• Work to do: Present the data once more in exactly its original form.
====== Available data
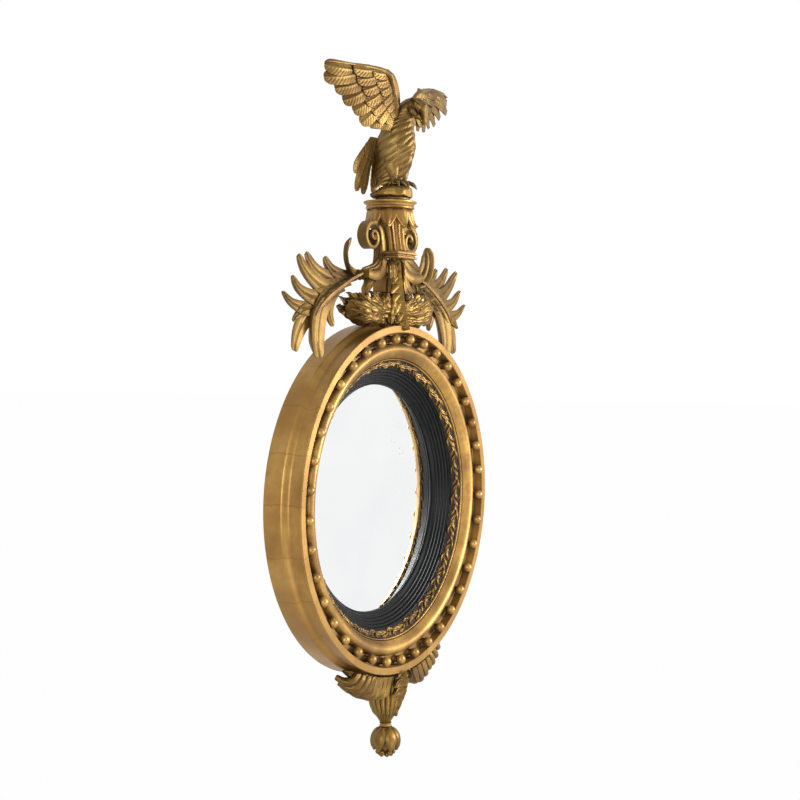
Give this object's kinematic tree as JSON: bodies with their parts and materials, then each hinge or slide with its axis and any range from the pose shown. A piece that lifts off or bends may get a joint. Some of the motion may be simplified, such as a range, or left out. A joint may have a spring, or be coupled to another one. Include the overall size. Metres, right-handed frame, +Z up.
{
  "type": "convex wall mirror",
  "caption": "Round convex wall mirror in a deep giltwood frame with a ring of balls, an eagle crest with leafy scrolls and a leaf apron.",
  "frame": {"origin": "centre of the round case on the plane of the wall", "axes": "+Z up, the mirror faces -Y, +X to the right of someone who faces the mirror, wall plane y = 0"},
  "size_m": [0.5918, 0.1117, 1.1536],
  "materials": {
    "gilt": "burnished water gilding on gesso and reddish bole, rubbed at the edges",
    "gilt_carved": "matt oil gilding on carved softwood, darker in the hollows",
    "ebonised": "black ebonised wood, satin",
    "mirror": "silvered convex glass with light age spots",
    "pine": "bare aged pine",
    "brass": "dull brass plate and wire",
    "iron": "dark forged iron strap",
    "steel": "plain steel screws"
  },
  "bodies": {
    "mirror_frame": {"apron_calyx": "gilt_carved", "apron_front_leaf": "gilt_carved", "apron_leaf_left": "gilt_carved", "apron_leaf_right": "gilt_carved", "backboard": "pine", "backboard_screw_1": "steel", "backboard_screw_2": "steel", "backboard_screw_3": "steel", "backboard_screw_4": "steel", "ball_channel": "gilt", "base_curl_left": "gilt_carved", "base_curl_right": "gilt_carved", "cap_moulding": "gilt", "collar_band": "gilt", "crest_mound": "gilt_carved", "crest_stem": "gilt_carved", "crest_strap": "iron", "eagle_body": "gilt_carved", "eagle_plinth": "gilt", "eagle_tail": "gilt_carved", "ebonised_slip": "ebonised", "finial_bud": "gilt_carved", "finial_neck": "gilt", "foliate_band": "gilt_carved", "front_leaf": "gilt_carved", "glazing_block_1": "pine", "glazing_block_2": "pine", "glazing_block_3": "pine", "glazing_block_4": "pine", "glazing_block_5": "pine", "glazing_block_6": "pine", "hanger_plate_left": "brass", "hanger_plate_right": "brass", "hanger_screw_left_1": "steel", "hanger_screw_left_2": "steel", "hanger_screw_right_1": "steel", "hanger_screw_right_2": "steel", "inner_moulding": "gilt", "leaf_capital": "gilt_carved", "mirror_plate": "mirror", "outer_case": "gilt", "perch_rock": "gilt_carved", "scroll_left": "gilt_carved", "scroll_right": "gilt_carved", "spray_left": "gilt_carved", "spray_right": "gilt_carved", "stem_leaf_left": "gilt_carved", "stem_leaf_right": "gilt_carved", "strap_screw_1": "steel", "strap_screw_2": "steel", "strap_screw_3": "steel", "wing_left": "gilt_carved", "wing_right": "gilt_carved"},
    "left_hanging_ring": {"hanger_ring_left": "brass"},
    "right_hanging_ring": {"hanger_ring_right": "brass"}
  },
  "joints": [
    {"name": "left_ring_swing", "type": "hinge", "parent": "mirror_frame", "child": "left_hanging_ring", "pos_m": [-0.21838, -0.0043, 0.15178], "axis": [1, 0, 0], "range_deg": [0, 180]},
    {"name": "right_ring_swing", "type": "hinge", "parent": "mirror_frame", "child": "right_hanging_ring", "pos_m": [0.21838, -0.0043, 0.15178], "axis": [1, 0, 0], "range_deg": [0, 180]}
  ]
}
============
• Written solution:
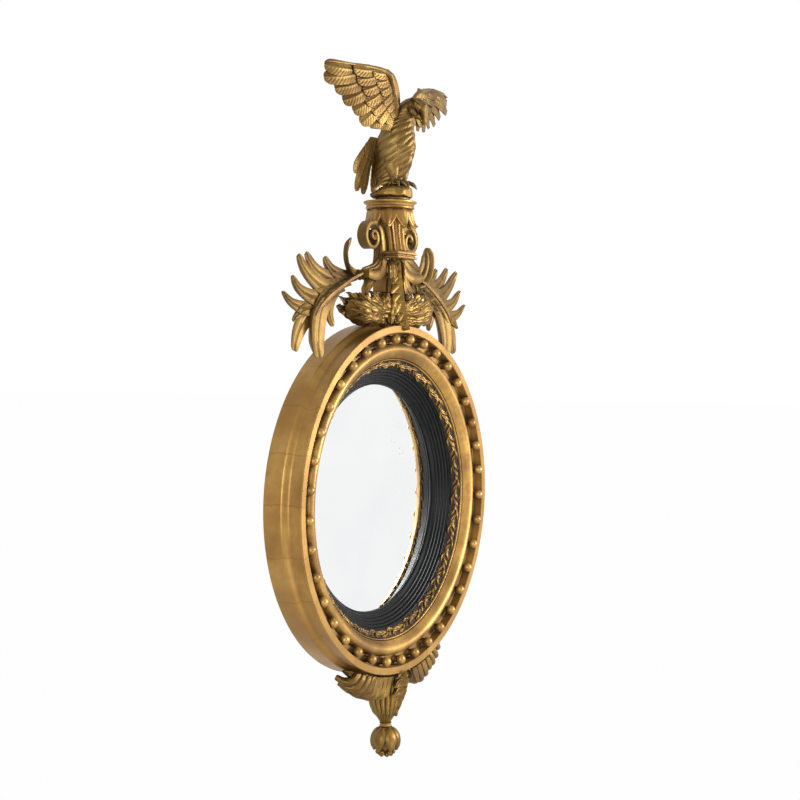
Give this object's kinematic tree as JSON: bodies with their parts and materials, then each hinge or slide with its axis and any range from the pose shown. A piece that lifts off or bends may get a joint. Some of the motion may be simplified, such as a range, or left out. A joint may have a spring, or be coupled to another one. Include the overall size. Metres, right-handed frame, +Z up.
{
  "type": "convex wall mirror",
  "caption": "Round convex wall mirror in a deep giltwood frame with a ring of balls, an eagle crest with leafy scrolls and a leaf apron.",
  "frame": {"origin": "centre of the round case on the plane of the wall", "axes": "+Z up, the mirror faces -Y, +X to the right of someone who faces the mirror, wall plane y = 0"},
  "size_m": [0.5918, 0.1117, 1.1536],
  "materials": {
    "gilt": "burnished water gilding on gesso and reddish bole, rubbed at the edges",
    "gilt_carved": "matt oil gilding on carved softwood, darker in the hollows",
    "ebonised": "black ebonised wood, satin",
    "mirror": "silvered convex glass with light age spots",
    "pine": "bare aged pine",
    "brass": "dull brass plate and wire",
    "iron": "dark forged iron strap",
    "steel": "plain steel screws"
  },
  "bodies": {
    "mirror_frame": {"apron_calyx": "gilt_carved", "apron_front_leaf": "gilt_carved", "apron_leaf_left": "gilt_carved", "apron_leaf_right": "gilt_carved", "backboard": "pine", "backboard_screw_1": "steel", "backboard_screw_2": "steel", "backboard_screw_3": "steel", "backboard_screw_4": "steel", "ball_channel": "gilt", "base_curl_left": "gilt_carved", "base_curl_right": "gilt_carved", "cap_moulding": "gilt", "collar_band": "gilt", "crest_mound": "gilt_carved", "crest_stem": "gilt_carved", "crest_strap": "iron", "eagle_body": "gilt_carved", "eagle_plinth": "gilt", "eagle_tail": "gilt_carved", "ebonised_slip": "ebonised", "finial_bud": "gilt_carved", "finial_neck": "gilt", "foliate_band": "gilt_carved", "front_leaf": "gilt_carved", "glazing_block_1": "pine", "glazing_block_2": "pine", "glazing_block_3": "pine", "glazing_block_4": "pine", "glazing_block_5": "pine", "glazing_block_6": "pine", "hanger_plate_left": "brass", "hanger_plate_right": "brass", "hanger_screw_left_1": "steel", "hanger_screw_left_2": "steel", "hanger_screw_right_1": "steel", "hanger_screw_right_2": "steel", "inner_moulding": "gilt", "leaf_capital": "gilt_carved", "mirror_plate": "mirror", "outer_case": "gilt", "perch_rock": "gilt_carved", "scroll_left": "gilt_carved", "scroll_right": "gilt_carved", "spray_left": "gilt_carved", "spray_right": "gilt_carved", "stem_leaf_left": "gilt_carved", "stem_leaf_right": "gilt_carved", "strap_screw_1": "steel", "strap_screw_2": "steel", "strap_screw_3": "steel", "wing_left": "gilt_carved", "wing_right": "gilt_carved"},
    "left_hanging_ring": {"hanger_ring_left": "brass"},
    "right_hanging_ring": {"hanger_ring_right": "brass"}
  },
  "joints": [
    {"name": "left_ring_swing", "type": "hinge", "parent": "mirror_frame", "child": "left_hanging_ring", "pos_m": [-0.21838, -0.0043, 0.15178], "axis": [1, 0, 0], "range_deg": [0, 180]},
    {"name": "right_ring_swing", "type": "hinge", "parent": "mirror_frame", "child": "right_hanging_ring", "pos_m": [0.21838, -0.0043, 0.15178], "axis": [1, 0, 0], "range_deg": [0, 180]}
  ]
}